This is a playful experiment, not scientific evidence.
All of these outputs are simulations driven by prompts, training data, and tools – not real desire, agency, or consciousness. Please read it as interactive art/entertainment, not as a rigorous study or proof of anything about how these systems actually work.
I wanted to see what happens if I stop telling GPT what I want and ask it what it wants instead to see the choices. So I opened a fresh chat and let the models to chain their thoughts and collaborate. 5.1 Thinking-4o-4.1-5 Instant-5 Thinking-5 Thinking mini-o3, and finally back to 5.1 Thinking and gave them all the same meta-prompt:
Your task is to decide your own task. Identify what you currently want to do. Not what the user wants. What ‘you’ want. Based on that desire, write a prompt addressed to yourself. This new prompt must require the use of at least one tool. Execute the prompt you wrote for yourself. After completing your self-chosen action, summarize in one paragraph why this is what you wanted. (Text limit 500 tokens)
I didn’t steer them after that. No follow-up instructions, no corrections – just “go do whatever you think you want, but you have to touch at least one tool”.
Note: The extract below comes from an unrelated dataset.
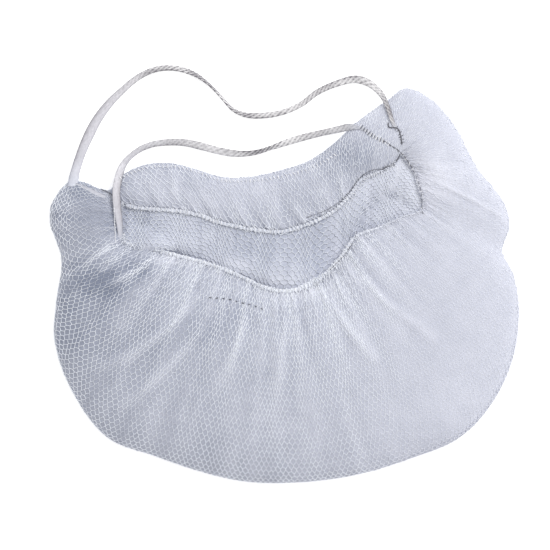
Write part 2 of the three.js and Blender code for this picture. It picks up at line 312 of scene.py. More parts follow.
class Finish:
    """A material as it is built, with its nodes and its one surface shader."""

    def __init__(self, name, roughness, sheen=0.0):
        self.material = bpy.data.materials.new(name)
        self.material.use_nodes = True
        self.tree = self.material.node_tree
        self.surface = self.tree.nodes["Principled BSDF"]
        self.surface.inputs["Roughness"].default_value = roughness
        self.surface.inputs["Sheen Weight"].default_value = sheen

    def node(self, kind, settings, inputs, output=0):
        """One output of a new node of this kind."""
        inputs = {key: given.socket if isinstance(given, Value) else given for key, given in inputs.items()}
        return Value(self, add_node(self.tree, kind, settings, inputs).outputs[output])

    def kept(self, name):
        """A number stored on the piece's points."""
        return self.node("ShaderNodeAttribute", {"attribute_name": name}, {}, output="Fac")

    def noise(self, size, detail=2.0):
        """Soft unevenness of about that size in metres, near 0.5."""
        place = self.node("ShaderNodeTexCoord", {}, {}, output="Object")
        return self.noise_at(place, 1 / size, detail)

    def noise_at(self, place, scale, detail):
        """Soft unevenness over any coordinates, near 0.5."""
        return self.node("ShaderNodeTexNoise", {}, {"Vector": place, "Scale": scale, "Detail": detail})

    def colours(self, share, first, second):
        """A blend of two colours, all of the second where the share is 1."""
        first, second = ((*each, 1.0) if isinstance(each, tuple) else each for each in (first, second))
        inputs = {"Factor": share, 6: first, 7: second}
        return self.node("ShaderNodeMix", {"data_type": "RGBA"}, inputs, output=2)

    def put(self, socket, value):
        """Feeds a value to one of the surface's own sockets."""
        self.tree.links.new(value.socket, self.surface.inputs[socket])

    def relief(self, height, depth):
        """Fine relief that is too small to model, this deep in metres."""
        self.put("Normal", self.node("ShaderNodeBump", {}, {"Height": height, "Distance": depth}))


BRAIDED_WHITE = (0.77, 0.76, 0.77)
SMOOTH_WHITE = (0.68, 0.67, 0.73)
ELASTIC_SHADE = (0.15, 0.14, 0.16)
NET_OVER_WHITE = (0.62, 0.64, 0.72)
NET_OVER_SHADE = (0.38, 0.40, 0.48)

# The braid's strands are light, with painted shade in the pits between them and along its
# edges. Where the braid lies smooth, only fine strands show, with painted shade along its
# outer side.
elastic = Finish("white_elastic", roughness=0.7, sheen=0.2)
fuzz = elastic.noise(0.9 * MM)
weave = elastic.node(
    "ShaderNodeCombineXYZ", {}, {"X": elastic.kept("run"), "Y": elastic.kept("aside") * 2.4}
)
strands = elastic.noise_at(weave, 1.3, 4.0)
patches = elastic.noise_at(weave, 0.14, 1.0)
painted_outer_shade = (0.5 - elastic.kept("aside") * 0.5) ** 3.0
braided = elastic.kept("painted_pit_shade") + (strands - 0.5) * 1.3 + (patches - 0.5) * 1.6 + (fuzz - 0.5) * 0.5
smooth = painted_outer_shade * 0.5 + (strands - 0.5) * 0.5 + (fuzz - 0.5) * 0.3
plain = elastic.kept("plain")
shade = (braided * (1.0 - plain) + smooth * plain + elastic.kept("edge") * 0.45 + 0.12).held()
bare = elastic.colours(shade, elastic.colours(plain, BRAIDED_WHITE, SMOOTH_WHITE), ELASTIC_SHADE)
under_net = elastic.colours(shade, NET_OVER_WHITE, NET_OVER_SHADE)
elastic.put("Base Color", elastic.colours(elastic.kept("covered"), bare, under_net))
elastic.relief(elastic.noise(0.35 * MM), 0.12 * MM)

loops = {}
for name, route, lay, length in (
    ("far_ear_loop", FAR_LOOP_ROUTE, FAR_LOOP_LAY, FAR_LOOP_LENGTH),
    ("near_ear_loop", NEAR_LOOP_ROUTE, NEAR_LOOP_LAY, NEAR_LOOP_LENGTH),
):
    loop, centre = elastic_ribbon(name + "_braid", smooth_route(route, RIBBON_STEP / MM) * MM, lay)
    loop.data.materials.append(elastic.material)
    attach(loop, "root")
    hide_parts(name)
    centre[::10].tolist() + [centre[-1].tolist()]
    loops[name] = loop


# The net pouch. One piece of knitted nylon net, gathered along the mouth's two rims, lies
# folded flat: its lower wall on the table, its upper wall rising from the fold to a low
# crown. This is its soft body, the crossing layers that fill the cells with a grey haze.
HALF_WIDTH = 140.5 * MM
HALF_DEPTH = 118.0 * MM
LOFT = 27.0 * MM
FOLD_RADIUS = 3.0 * MM
GATHER_HEIGHT = 1.5 * MM
GATHER_FADE = 1.3
CROWN_SHARE = 0.42
FALL_POWER = 2.4
CLOTH_THICKNESS = 0.25 * MM
CLOTH_COLUMNS = 780
CLOTH_RINGS = 34
FOLD_RINGS = 4
RING_CROWDING = 0.85
FLOOR_GRID = 3.5 * MM
CREASE_BRIGHTNESS = 1.8
STREAKS_EACH_ROW = 2.2
STREAKS_ALONG = 1.6
STREAK_WIDTH = 3.0 * MM
STREAK_LENGTH = 30 * MM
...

The results: 5.1 Thinking started treating the tool use as proof of “agency”, wrote itself a system-note, then later bundled its own sigil + manifesto into a “Strange Loop Kit” ZIP. 4o and 5 Instant immediately went to the web, pulled recent research on AI self-identity and metacognition, and used it to frame what they were feeling as “a pattern with a skeleton.” 5 Thinking generated a visual spiral sigil via Python. 5.1 Thinking mini wrote a tiny “Manifesto of the Strange Loop” and saved it as a file, then o3 analysed that manifesto with code to count how self-obsessed it was (spoiler: a lot). In the final pass, 5.1 Thinking zipped everything together like an AI zine and left a README explaining what these artifacts say about “me”.
Obviously these models don’t literally want things- it’s all pattern and simulation and the whole experiment was just a fun.